X_train_decoder = shifted_output_sequences(y_train)
X_valid_decoder = shifted_output_sequences(y_valid)
X_test_decoder = shifted_output_sequences(y_test)

In [None]:
X_train_decoder[0] # 12 is the SOS 

<tf.Tensor: shape=(10,), dtype=int32, numpy=array([12,  7,  3,  7,  2, 10,  1,  1, 10,  2], dtype=int32)>

It's not a simple sequential model anymore, it's time to use the functional API. We need an Input Layer.

A LSTM layer can return its final internal states. The returned states can be used to resume the LSTM execution later, or to initialize another LSTM. This setting is commonly used in the encoder-decoder sequence-to-sequence model, where the encoder final state is used as the initial state of the decoder.

In [None]:
# ENCODER
encoder_input = tf.keras.layers.Input(shape=[None], dtype=tf.int32)
encoder_embedding = tf.keras.layers.Embedding(
                                input_dim=len(input_vocab) + 1,
                                output_dim=embedding_size)(encoder_input)

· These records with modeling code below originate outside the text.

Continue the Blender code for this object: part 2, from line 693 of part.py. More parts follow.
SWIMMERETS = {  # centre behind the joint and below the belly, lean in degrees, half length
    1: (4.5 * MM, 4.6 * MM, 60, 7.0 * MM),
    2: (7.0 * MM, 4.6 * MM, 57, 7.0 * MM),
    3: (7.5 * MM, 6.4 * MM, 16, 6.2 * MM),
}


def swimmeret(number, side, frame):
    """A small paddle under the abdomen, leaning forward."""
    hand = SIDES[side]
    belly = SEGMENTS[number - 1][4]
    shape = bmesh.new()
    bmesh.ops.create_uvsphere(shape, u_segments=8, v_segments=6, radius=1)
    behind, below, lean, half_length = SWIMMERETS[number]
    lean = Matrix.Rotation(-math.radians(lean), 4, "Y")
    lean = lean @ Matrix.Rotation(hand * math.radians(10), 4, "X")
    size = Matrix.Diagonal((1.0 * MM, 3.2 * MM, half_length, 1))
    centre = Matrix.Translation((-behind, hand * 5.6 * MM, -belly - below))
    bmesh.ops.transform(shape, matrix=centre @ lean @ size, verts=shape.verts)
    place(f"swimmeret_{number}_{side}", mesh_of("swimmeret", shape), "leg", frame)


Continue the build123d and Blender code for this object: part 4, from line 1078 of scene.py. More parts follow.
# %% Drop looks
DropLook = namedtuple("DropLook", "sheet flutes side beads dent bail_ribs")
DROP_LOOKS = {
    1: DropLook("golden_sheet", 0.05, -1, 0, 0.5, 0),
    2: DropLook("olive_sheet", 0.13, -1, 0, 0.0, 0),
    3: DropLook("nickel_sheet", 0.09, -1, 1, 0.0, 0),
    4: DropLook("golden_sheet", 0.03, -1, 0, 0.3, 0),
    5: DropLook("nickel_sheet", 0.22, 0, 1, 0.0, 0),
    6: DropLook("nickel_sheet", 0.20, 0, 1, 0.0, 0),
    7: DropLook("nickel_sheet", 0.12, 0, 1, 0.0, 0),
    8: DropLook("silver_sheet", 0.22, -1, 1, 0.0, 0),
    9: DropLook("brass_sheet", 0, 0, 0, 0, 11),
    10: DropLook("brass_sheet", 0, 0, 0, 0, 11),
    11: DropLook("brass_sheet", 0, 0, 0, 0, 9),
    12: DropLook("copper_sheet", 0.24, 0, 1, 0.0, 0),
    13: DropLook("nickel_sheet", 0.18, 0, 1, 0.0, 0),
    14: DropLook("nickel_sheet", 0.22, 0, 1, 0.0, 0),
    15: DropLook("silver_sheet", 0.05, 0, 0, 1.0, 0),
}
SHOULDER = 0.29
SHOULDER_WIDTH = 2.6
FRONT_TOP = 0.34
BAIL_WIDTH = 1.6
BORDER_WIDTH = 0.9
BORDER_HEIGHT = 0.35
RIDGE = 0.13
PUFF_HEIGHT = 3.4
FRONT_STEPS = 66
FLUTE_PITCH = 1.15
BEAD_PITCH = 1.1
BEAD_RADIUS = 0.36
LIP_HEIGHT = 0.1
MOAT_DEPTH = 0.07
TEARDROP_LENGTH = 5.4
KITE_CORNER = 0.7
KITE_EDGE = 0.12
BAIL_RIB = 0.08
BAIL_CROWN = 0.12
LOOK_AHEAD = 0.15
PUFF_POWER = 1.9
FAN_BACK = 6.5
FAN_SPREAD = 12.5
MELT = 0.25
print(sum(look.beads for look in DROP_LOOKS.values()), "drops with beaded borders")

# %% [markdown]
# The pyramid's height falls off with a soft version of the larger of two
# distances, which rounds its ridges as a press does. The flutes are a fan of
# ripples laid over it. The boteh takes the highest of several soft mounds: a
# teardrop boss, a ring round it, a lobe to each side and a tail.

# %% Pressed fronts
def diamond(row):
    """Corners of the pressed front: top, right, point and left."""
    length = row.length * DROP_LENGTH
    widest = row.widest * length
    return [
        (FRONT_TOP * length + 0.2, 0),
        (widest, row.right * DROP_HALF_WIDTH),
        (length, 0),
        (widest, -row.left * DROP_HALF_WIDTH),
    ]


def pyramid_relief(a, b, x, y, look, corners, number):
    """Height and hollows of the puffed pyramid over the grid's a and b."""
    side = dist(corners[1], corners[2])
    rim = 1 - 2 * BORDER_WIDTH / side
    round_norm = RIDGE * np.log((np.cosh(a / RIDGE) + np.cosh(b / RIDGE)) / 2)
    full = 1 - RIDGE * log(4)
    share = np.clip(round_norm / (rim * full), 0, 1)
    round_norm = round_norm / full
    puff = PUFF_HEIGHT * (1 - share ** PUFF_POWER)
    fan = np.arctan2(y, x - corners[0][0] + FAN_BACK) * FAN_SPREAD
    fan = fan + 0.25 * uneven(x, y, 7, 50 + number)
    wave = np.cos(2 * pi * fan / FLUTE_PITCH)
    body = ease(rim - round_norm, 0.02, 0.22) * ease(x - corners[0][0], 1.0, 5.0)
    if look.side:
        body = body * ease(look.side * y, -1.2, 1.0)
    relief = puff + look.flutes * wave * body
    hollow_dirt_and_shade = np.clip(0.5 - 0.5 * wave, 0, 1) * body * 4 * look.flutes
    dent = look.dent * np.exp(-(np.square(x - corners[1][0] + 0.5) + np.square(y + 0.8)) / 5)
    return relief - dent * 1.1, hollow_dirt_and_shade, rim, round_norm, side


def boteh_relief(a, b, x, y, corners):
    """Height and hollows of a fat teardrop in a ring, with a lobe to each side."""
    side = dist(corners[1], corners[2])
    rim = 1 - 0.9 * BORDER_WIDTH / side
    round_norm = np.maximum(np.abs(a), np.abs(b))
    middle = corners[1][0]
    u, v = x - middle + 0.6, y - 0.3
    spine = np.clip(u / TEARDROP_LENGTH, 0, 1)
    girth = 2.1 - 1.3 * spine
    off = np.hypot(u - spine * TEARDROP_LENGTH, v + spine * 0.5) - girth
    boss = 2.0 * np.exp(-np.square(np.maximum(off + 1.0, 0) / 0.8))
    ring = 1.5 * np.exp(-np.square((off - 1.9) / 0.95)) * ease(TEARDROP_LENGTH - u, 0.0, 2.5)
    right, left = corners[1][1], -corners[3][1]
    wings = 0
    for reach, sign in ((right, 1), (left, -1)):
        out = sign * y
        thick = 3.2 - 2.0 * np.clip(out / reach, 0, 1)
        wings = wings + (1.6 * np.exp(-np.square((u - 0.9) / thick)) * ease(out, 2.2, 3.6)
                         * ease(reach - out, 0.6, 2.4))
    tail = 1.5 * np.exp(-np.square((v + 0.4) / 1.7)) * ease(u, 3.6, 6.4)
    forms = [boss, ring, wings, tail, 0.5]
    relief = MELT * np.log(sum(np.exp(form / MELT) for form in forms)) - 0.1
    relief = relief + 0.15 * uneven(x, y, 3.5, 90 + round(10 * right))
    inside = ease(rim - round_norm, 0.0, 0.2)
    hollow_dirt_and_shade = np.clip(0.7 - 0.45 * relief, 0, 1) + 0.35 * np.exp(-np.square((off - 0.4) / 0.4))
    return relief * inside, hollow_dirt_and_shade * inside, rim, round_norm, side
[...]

_, encoder_state_h, encoder_state_c = tf.keras.layers.LSTM(
                                hidden_units, return_state=True)(encoder_embedding)

# DECODER
decoder_input = tf.keras.layers.Input(shape=[None], dtype=tf.int32)
decoder_embedding = tf.keras.layers.Embedding(
                                input_dim=len(output_vocab) + 2, # SOS and EOS
                                output_dim=embedding_size)(decoder_input)

decoder_lstm = tf.keras.layers.LSTM(hidden_units, return_sequences=True)(
                                        decoder_embedding, initial_state=[encoder_state_h, encoder_state_c])
decoder_output = tf.keras.layers.Dense(len(output_vocab) + 1,
                                    activation="softmax")(decoder_lstm)

# ENCODER-DECODER
model = tf.keras.models.Model(inputs=[encoder_input, decoder_input], outputs=[decoder_output])

model.compile(loss="sparse_categorical_crossentropy", optimizer="adam",
              metrics=["accuracy"])
history = model.fit([X_train, X_train_decoder], y_train, epochs=10,
                    validation_data=([X_valid, X_valid_decoder], y_valid))

Epoch 1/10
Epoch 2/10
Epoch 3/10
Epoch 4/10
Epoch 5/10
Epoch 6/10
Epoch 7/10
Epoch 8/10
Epoch 9/10
Epoch 10/10


Now in 8 epochs we have 100% accuracy on the validation dataset (Don't forget using early stopping!)

**Third Version** Same as before, but using the tensorflow Decoder seq2seq module (which includes sampling, beam search and attention)

In [None]:
# ENCODER (Stays the same as before)
encoder_input = tf.keras.layers.Input(shape=[None], dtype=tf.int32)
encoder_embedding = tf.keras.layers.Embedding(
                                input_dim=len(input_vocab) + 1,
                                output_dim=embedding_size)(encoder_input)
_, encoder_state_h, encoder_state_c = tf.keras.layers.LSTM(
                                hidden_units, return_state=True)(encoder_embedding)

# DECODER 
decoder_input = tf.keras.layers.Input(shape=[None], dtype=np.int32)
decoder_embedding = tf.keras.layers.Embedding(
                                input_dim=len(output_vocab) + 2, # SOS and EOS
                                output_dim=embedding_size)(decoder_input)
# (This part changes! A LOT) 
# Intead of using our decoder_lstm from last code, we use the BasicDecoder
# Inputs: RNNCell (lstm,gru or rnn)
#         Sampler - Samples from the output probability
#         output layer
# Outputs: Final outputs, final state, final sequence lengths
# The last parenthesis (the function invocation) is the same as the decoder_lstm from previous code
decoder_outputs, _, _ = tfa.seq2seq.basic_decoder.BasicDecoder(tf.keras.layers.LSTMCell(hidden_units),
                                                 tfa.seq2seq.sampler.TrainingSampler(),
                                                 output_layer=tf.keras.layers.Dense(len(output_vocab) + 1, activation="softmax"))(
                                                                              decoder_embedding,
                                                                              initial_state=[encoder_state_h, encoder_state_c])
# There are more than the RNN outputs, so choose the ones from last layer
decoder_outputs = decoder_outputs.rnn_output

# ENCODER-DECODER
model = tf.keras.models.Model(inputs=[encoder_input, decoder_input],outputs=[decoder_outputs])

model.compile(loss="sparse_categorical_crossentropy", optimizer="adam",
              metrics=["accuracy"])
history = model.fit([X_train, X_train_decoder], y_train, epochs=10,
                    validation_data=([X_valid, X_valid_decoder], y_valid))

Epoch 1/10
Epoch 2/10
Epoch 3/10
Epoch 4/10
Epoch 5/10
Epoch 6/10
Epoch 7/10
Epoch 8/10
Epoch 9/10
Epoch 10/10


**Fourth Version** This is a task for you. Add attention using Subclass API and tfa.seq2seq.AttentionWrapper. Similar to the translation example from above.